The proposed IRC brings together a strong set of universities and complementary disciplines to tackle fundamental problems associated with the management of knowledge. The IRC will be a multi-million pound, six year collaboration to develop and extend a range of technologies to provide integrated methods and services for the capture, modelling, publishing, reuse and management of knowledge. The IRC would undertake fundamental research in particular knowledge technologies but it would also bring together relevant work and produce practical results. The outline proposal has attracted significant and enthusiastic industrial support. We believe it provides an exciting focus for research into knowledge technology.

Introduction

It is a commonly held belief that we live in a world where there has been an explosion of data, information and knowledge. But knowledge is only of value when it can be used effectively and efficiently. The management of knowledge is increasingly being recognised as a key element in extracting its value. We need to understand how best to take knowledge through a series of stages from its creation to its use. It needs to be acquired, modelled and represented, stored and retrieved, used and reused, published and maintained.

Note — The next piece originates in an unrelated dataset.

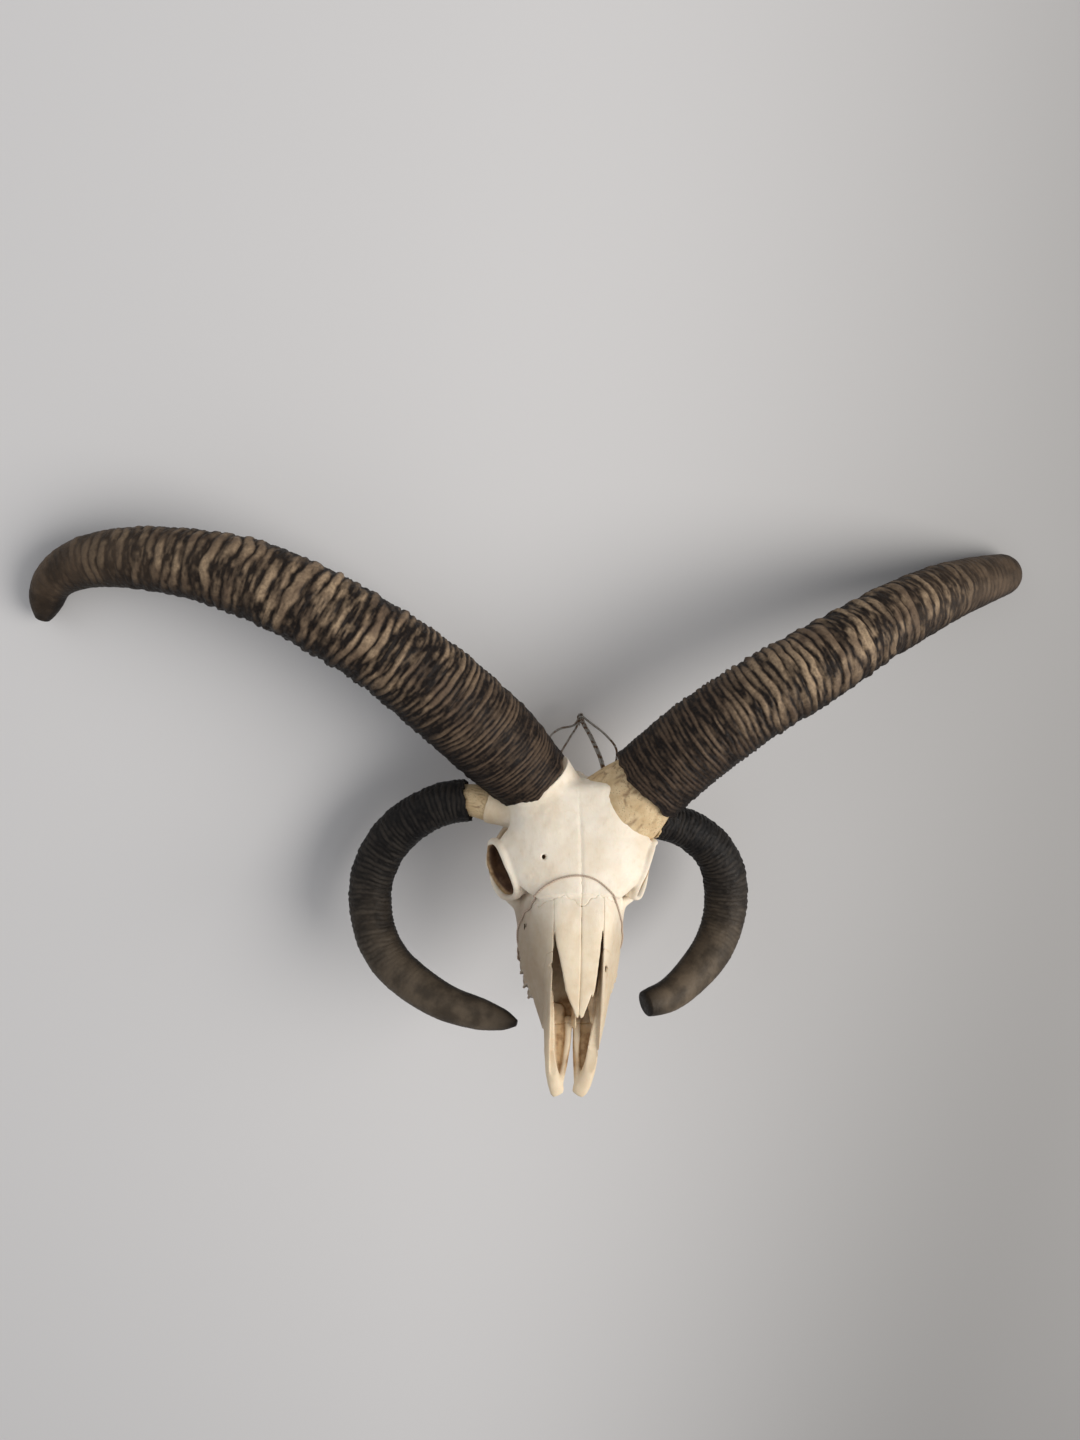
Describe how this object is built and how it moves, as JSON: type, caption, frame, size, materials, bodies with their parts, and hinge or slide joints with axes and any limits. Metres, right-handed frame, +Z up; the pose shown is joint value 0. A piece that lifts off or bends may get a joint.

The proposed IRC is intended to address all these closely-related issues in an integrated approach. In the next section, we list six challenges which any complete approach to knowledge management must meet. We see these as fundamental bottlenecks that need to be overcome and around which our IRC research agenda is focused.

Six Challenges
Theme 1: The Challenge of Knowledge Acquisition

Although we often suffer from a surfeit of data, we still face situations where the problem is insufficient or poorly-specified knowledge. This defines the area of knowledge acquisition (KA). The KA challenge is to develop and extend our existing techniques and methods. All of the partners in the proposed IRC have a track record of innovative research in KA. For instance, the Aberdeen group have developed a number of cooperative KA and knowledge refinement systems, and Shadbolt's group, formerly based at Nottingham, now at Southampton, has a long history of KA tool design and development.

One feature of this proposal is the integration of recent developments in computational linguistics. This is now possible with the sorts of architectures being developed by the Sheffield group. KA carried out by software agents, and collaborative, group and distributed KA are also promising areas. We also intend to exploit work by the Edinburgh group to embrace the earliest phases of any system’s specification.

Theme 2: The Challenge of Knowledge Modelling

The real requirement of knowledge modelling is to understand the types of template and structure within which knowledge can be most usefully held, and reasoned with. Such structures include problem-solving methods and ontologies.

The Open University has developed a high level knowledge modelling language, while Shadbolt's team has developed a methodology for constructing models of a domain. Web-based ontology construction is supported by systems developed at the Open University which make it possible to browse, visualize and edit knowledge models over the web. Edinburgh have developed the Enterprise ontology for representing an organization and its activities, as well as having considerable experience in applying knowledge modelling to the knowledge engineering process. The Aberdeen group, as a result of empirical studies, identified a number of strategies which scientists used when a taxonomy and a specimen were inconsistent.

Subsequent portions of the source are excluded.